Before examining the strategic positions that Japanese designers have taken within the French fashion field, we will first look more closely at the structure of fashion through the lens of Pierre Bourdieu’s theory of the “field.”

Bourdieu analyzed the Parisian high fashion field in his essays “The Designer and His Brand,” “Haute Couture and Haute Culture,” as well as in parts of his book Distinction. There, he approached fashion not merely as a phenomenon of trends, but as a form of structural struggle within a “field of cultural production.”

According to Bourdieu, the fashion field, like art and literature, is a space governed by its own rules and value systems. Designers, critics, editors, clients, and educational institutions interact within this space while competing over the definition of what counts as “legitimate” fashion. What is crucial is that this field is not simply a market. Commercial success and symbolic legitimacy do not necessarily coincide. The fashion field operates according to an internal logic of evaluation that differs from pure market principles. In this respect, it shares characteristics with other domains of cultural production that Bourdieu examined.

Struggles within the field are also struggles over the distribution and conversion of different forms of capital. Economic capital (financial resources and sales), cultural capital (technical skill and aesthetic knowledge), social capital (networks with clients, buyers, and editors), and symbolic capital (prestige and authority) are mutually convertible. Designers strategically mobilize these forms of capital. Prestige can be transformed into economic value, and historical authority accumulates as legitimacy. Fashion, therefore, is not only a competition of aesthetics but also a strategic game centered on the management of capital.

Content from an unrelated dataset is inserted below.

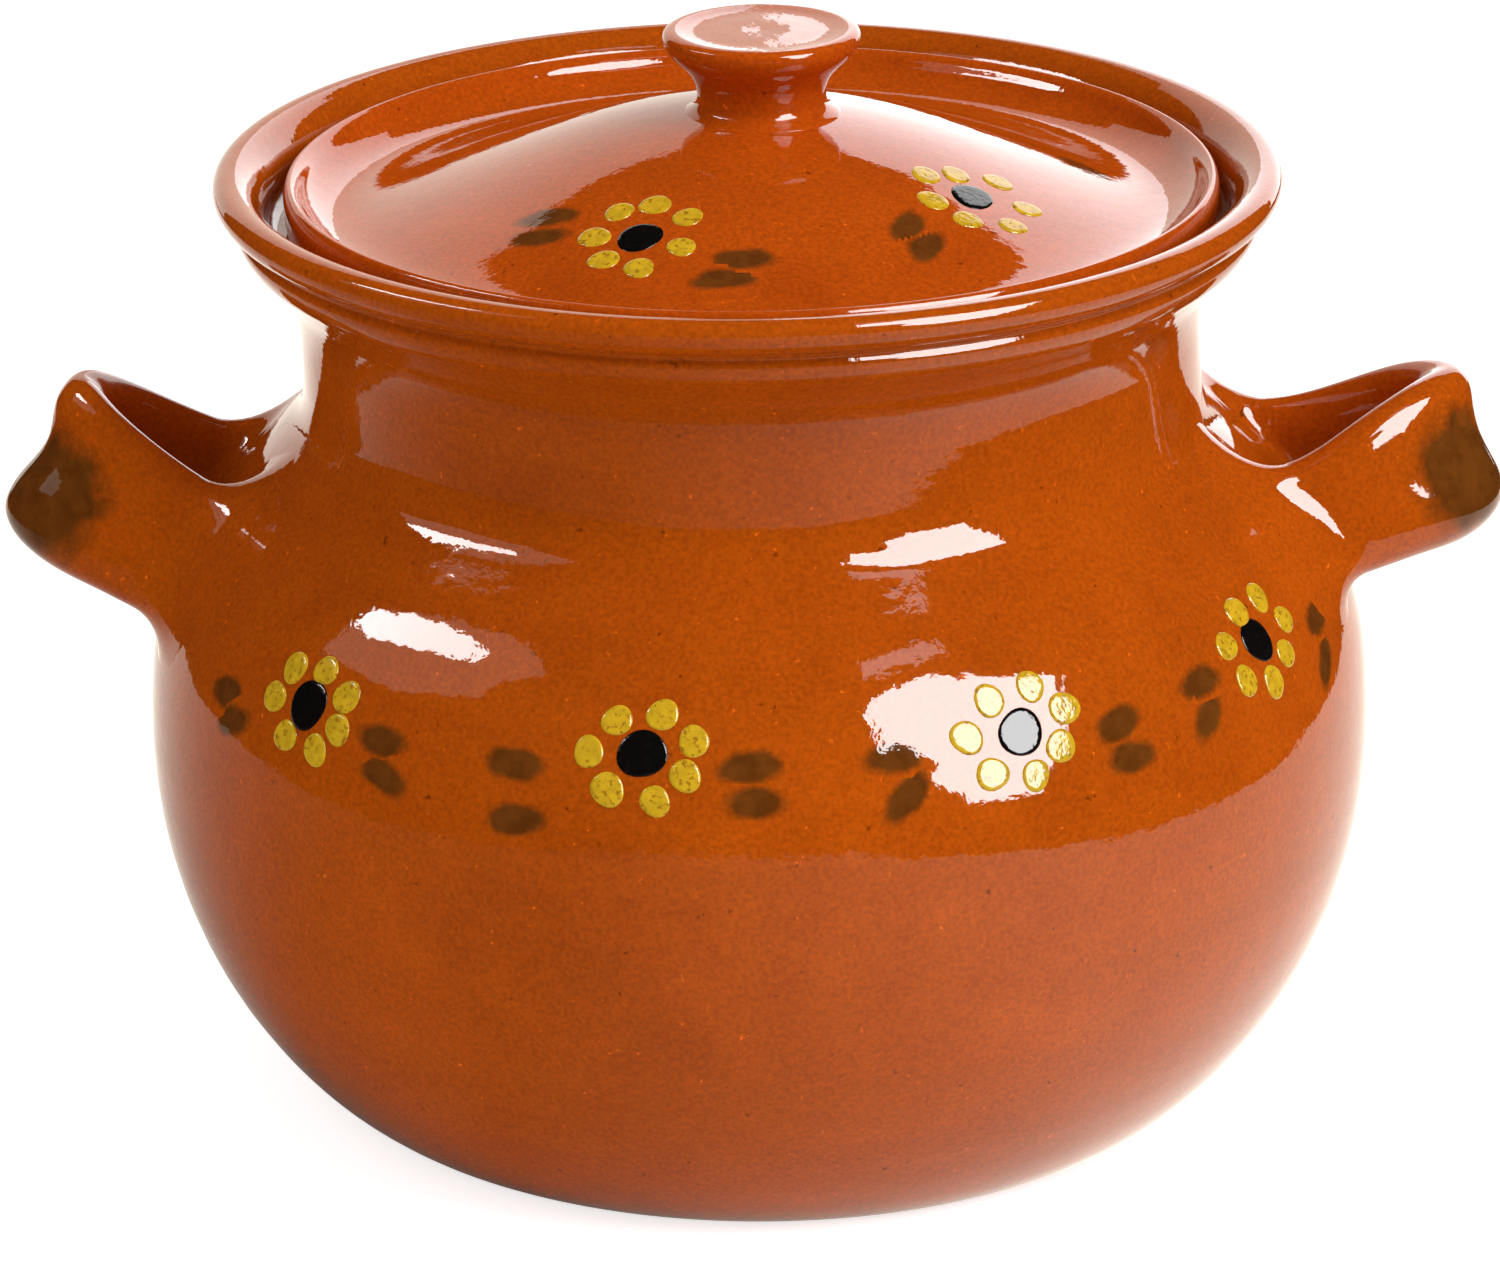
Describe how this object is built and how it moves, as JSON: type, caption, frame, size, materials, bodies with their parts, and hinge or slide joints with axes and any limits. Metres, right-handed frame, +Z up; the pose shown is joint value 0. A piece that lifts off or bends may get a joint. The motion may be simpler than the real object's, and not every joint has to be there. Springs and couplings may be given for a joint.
{
  "type": "lidded bean pot",
  "caption": "Round-bellied glazed earthenware bean pot with a flared rim, two strap ears and a lift-off domed lid with a knob.",
  "frame": {"origin": "centre of the flat foot, on the surface the pot stands on", "axes": "+Z up through the middle of the pot and its lid; +X towards the right ear, through both ears"},
  "size_m": [0.2832, 0.23, 0.2018],
  "materials": {
    "glazed_pot": "clear lead-style glossy glaze over red-brown earthenware",
    "glazed_ears": "the same glaze over strap ears, with an olive-brown brushed patch on each tip",
    "glazed_lid": "the same glaze, slightly redder on the lid",
    "yellow_slip": "raised drops of yellow slip under the glaze",
    "black_slip": "raised drops of black slip under the glaze"
  },
  "bodies": {
    "pot": {"pot_body": "glazed_pot", "left_ear": "glazed_ears", "right_ear": "glazed_ears", "belly_petals": "yellow_slip", "belly_centres": "black_slip"},
    "lid": {"lid_plate": "glazed_lid", "lid_knob": "glazed_lid", "lid_petals": "yellow_slip", "lid_centres": "black_slip"}
  },
  "joints": [
    {"name": "lid_lift", "type": "slide", "parent": "pot", "child": "lid", "axis": [0, 0, 1], "range_m": [0, 0.06]}
  ]
}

Within the field, there exists a structural opposition between dominant designers, who have already accumulated substantial symbolic capital, and newcomers who seek to challenge them. Dominant designers tend to adopt conservative strategies aimed at preserving established values, emphasizing tradition, refinement, and permanence. New entrants, by contrast, pursue subversive strategies that challenge existing criteria of value, foregrounding youth, innovation, and futurity. While the dominant position celebrates luxury, elegance, balance, and durability, the newcomer position often embraces the kitsch, the humorous, the functional, and the futuristic. Innovation, in this sense, emerges not simply from individual talent but from differences in position within the field itself.

In the Paris of the 1960s, which Bourdieu frequently referenced, young designers employing subversive strategies began to rise to prominence. For example, André Courrèges introduced the miniskirt and geometric designs, while Paco Rabanne shocked the couture world with his metal-based “space-age” creations. They sought to relativize the symbolic capital accumulated by dominant figures such as Christian Dior and Pierre Balmain. Historical transformations in fashion emerge from this tension between dominance and challenge.

Bourdieu’s analysis allows us to understand fashion not merely as a succession of trends, but as a structured space of struggle. Innovation is not an accidental occurrence; it is the outcome of strategic actions undertaken by agents occupying different positions within the field and mobilizing various forms of capital.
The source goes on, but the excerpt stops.